Saturday, March 03, 2007

A faceless Grim Reaper lurks

THAI TAKES
BY PHILIP GOLINGAI

A glimpse of the lives of Thais living in South-East Asia’s most lethal conflict.

ALMOST every other day, I receive reports of killings in Thailand’s deep South from The Nation newspaper’s SMS news alert.

A soldier killed, and a child injured, by a bomb at a house in Yala on Monday. Separatist militants shot dead a Muslim teacher and a Buddhist woman in Narathiwat on Wednesday. An ice cream vendor was shot dead and beheaded by Muslim insurgents in Pattani on Thursday.

I then delete them.

Like most Bangkokians, I’ve become inured to the Muslim separatist insurgency in the southern region, where about 1.3 million ethnic Malay Muslims form the majority of the population in Narathiwat, Pattani and Yala provinces bordering Malaysia.

At least two people are killed a day in the conflict, which has taken 2,000 lives since 2004.

Last Saturday, I was in Pattani town, about 1,000km from Bangkok, to get a feel of the lives of those whose deaths might be SMS-ed to me.

Twenty kilometres into Pattani province, at a petrol station, I was one of the few non-Malay faces in a crowd of women in tudung (headgear) selling food that were typical of those in Malaysia’s east coast states and men with goatees and wearing white skullcaps.

Who among them is a separatist, I wondered as I entered a restroom, fearing I could be shot in the back any time.

My fear arose from a two-hour briefing the night before by a high-ranking Pattani-based Thai Buddhist government official at Songkla town, which is 110km from Pattani town.

“Don’t go to Pattani. Andtaraai (danger, in Thai),” cautioned the 51-year-old man, who for security reason wanted to remain anonymous.

He said my Chinese face would make me a target. His warning was justified in the wake of the Chinese New Year bombings in southern Thailand that targeted Thai Chinese.

He revealed that in Pattani province he had to travel in a bullet-proof car escorted by two police outriders.

“If I can help it, the only two places that I will go to are my house and office,” he said, adding that government officials, soldiers and policemen were potential targets of bombs and bullets.

Pointing at my rented vehicle, he said: “Andtaraai”. Its licence plate indicated the vehicle was not from Yala, Narathiwat or Pattani.

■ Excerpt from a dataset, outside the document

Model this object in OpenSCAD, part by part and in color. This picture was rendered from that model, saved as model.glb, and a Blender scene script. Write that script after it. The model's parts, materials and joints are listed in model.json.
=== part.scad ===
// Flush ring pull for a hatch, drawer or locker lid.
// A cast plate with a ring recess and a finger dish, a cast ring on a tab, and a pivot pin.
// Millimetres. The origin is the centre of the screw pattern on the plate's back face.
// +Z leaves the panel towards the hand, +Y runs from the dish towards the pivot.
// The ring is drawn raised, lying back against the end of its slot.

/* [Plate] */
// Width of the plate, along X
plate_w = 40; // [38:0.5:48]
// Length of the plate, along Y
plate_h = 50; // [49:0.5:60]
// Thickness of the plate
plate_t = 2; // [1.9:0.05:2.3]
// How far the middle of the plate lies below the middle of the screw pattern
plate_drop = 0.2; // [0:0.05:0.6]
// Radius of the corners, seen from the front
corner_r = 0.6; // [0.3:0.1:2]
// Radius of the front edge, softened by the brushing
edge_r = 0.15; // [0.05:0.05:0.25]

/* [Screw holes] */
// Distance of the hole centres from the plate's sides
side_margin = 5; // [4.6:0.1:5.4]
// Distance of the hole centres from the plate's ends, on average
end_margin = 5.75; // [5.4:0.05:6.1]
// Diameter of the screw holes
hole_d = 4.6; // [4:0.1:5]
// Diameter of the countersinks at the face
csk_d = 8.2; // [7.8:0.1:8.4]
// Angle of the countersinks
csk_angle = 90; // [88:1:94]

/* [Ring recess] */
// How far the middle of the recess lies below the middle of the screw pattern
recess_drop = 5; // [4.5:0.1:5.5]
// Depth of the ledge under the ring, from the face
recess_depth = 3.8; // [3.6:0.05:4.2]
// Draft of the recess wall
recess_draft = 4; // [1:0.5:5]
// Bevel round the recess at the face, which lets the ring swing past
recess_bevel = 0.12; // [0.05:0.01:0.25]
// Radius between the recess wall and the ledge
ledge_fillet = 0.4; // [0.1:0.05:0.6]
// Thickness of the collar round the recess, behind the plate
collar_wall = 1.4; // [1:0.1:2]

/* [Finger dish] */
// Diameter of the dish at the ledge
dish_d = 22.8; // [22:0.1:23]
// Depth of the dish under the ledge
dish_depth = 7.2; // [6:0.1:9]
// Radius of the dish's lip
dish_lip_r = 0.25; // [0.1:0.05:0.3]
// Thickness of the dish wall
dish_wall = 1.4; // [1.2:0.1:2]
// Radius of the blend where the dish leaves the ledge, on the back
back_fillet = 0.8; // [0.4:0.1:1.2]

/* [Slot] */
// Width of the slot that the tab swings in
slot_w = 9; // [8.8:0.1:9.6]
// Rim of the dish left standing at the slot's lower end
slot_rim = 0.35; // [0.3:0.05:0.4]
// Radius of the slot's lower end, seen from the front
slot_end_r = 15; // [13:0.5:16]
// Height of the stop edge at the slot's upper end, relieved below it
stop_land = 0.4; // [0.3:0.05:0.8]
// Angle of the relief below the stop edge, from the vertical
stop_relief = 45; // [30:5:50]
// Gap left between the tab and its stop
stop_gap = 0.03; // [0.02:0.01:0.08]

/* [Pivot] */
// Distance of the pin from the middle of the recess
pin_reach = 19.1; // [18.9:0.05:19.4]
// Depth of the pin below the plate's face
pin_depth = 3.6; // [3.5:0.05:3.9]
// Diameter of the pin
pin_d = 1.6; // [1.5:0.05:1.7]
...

“There are no Jawi inscriptions on your car,” said the man, whose car was plastered with Malaysian Education Fair stickers because the separatists were partial to Malaysians.

The provincial capital of Pattani is a sleepy town that resembles Kota Baru, albeit on a smaller scale. Except for the occasional rumble of Humvees with a mounted 50-calibre machine gun, and the heavily barricaded government buildings, there is little hint that the most lethal conflict in South-East Asia is played out in this town.

It lulls visitors into a false sense of security, that it is not wracked by bomb blasts, shoot-outs and beheadings. But faceless andtaraai lurk.

"Muka chomi tapi tak tahu kalau hati chomi (the face looks nice but we don’t know whether the heart is nice),” said Suriani, a 34-year-old Thai Muslim, in the Kelantanese dialect, echoing Thai Defence Minister Boonrawd Somtas’ statement that Thai intelligence was clueless to the identity of an enemy that refused to show its face.

She nervously nodded when asked whether her civil servant husband was a target of the insurgents who kill Muslims they suspect are government collaborators.

The Thai woman, who has relatives in Kelantan, related that the military had to escort frightened Buddhists living in villages to town to protect them from anonymous militants.

“Muslim villagers are also afraid to go to town as they fear the military may kill them,” she said.
Her guidelines to surviving the restive south include: Don’t travel after 5pm as insurgents may booby trap the road with sharp objects and then gun down the occupants of the immobilised vehicle.

Avoid eating at food stalls patronised by soldiers, policemen or government officers.

On that Saturday, there was no SMS announcing death in the deep South. My mobile phone didn’t have any reception in the three Muslim-dominated provinces, so that it could not be used to detonate bombs.

The next day, The Nation reported that a 28-year-old Muslim was gunned down in front of his house in Pattani by a group of gunmen who drove up on motorbikes and opened fire.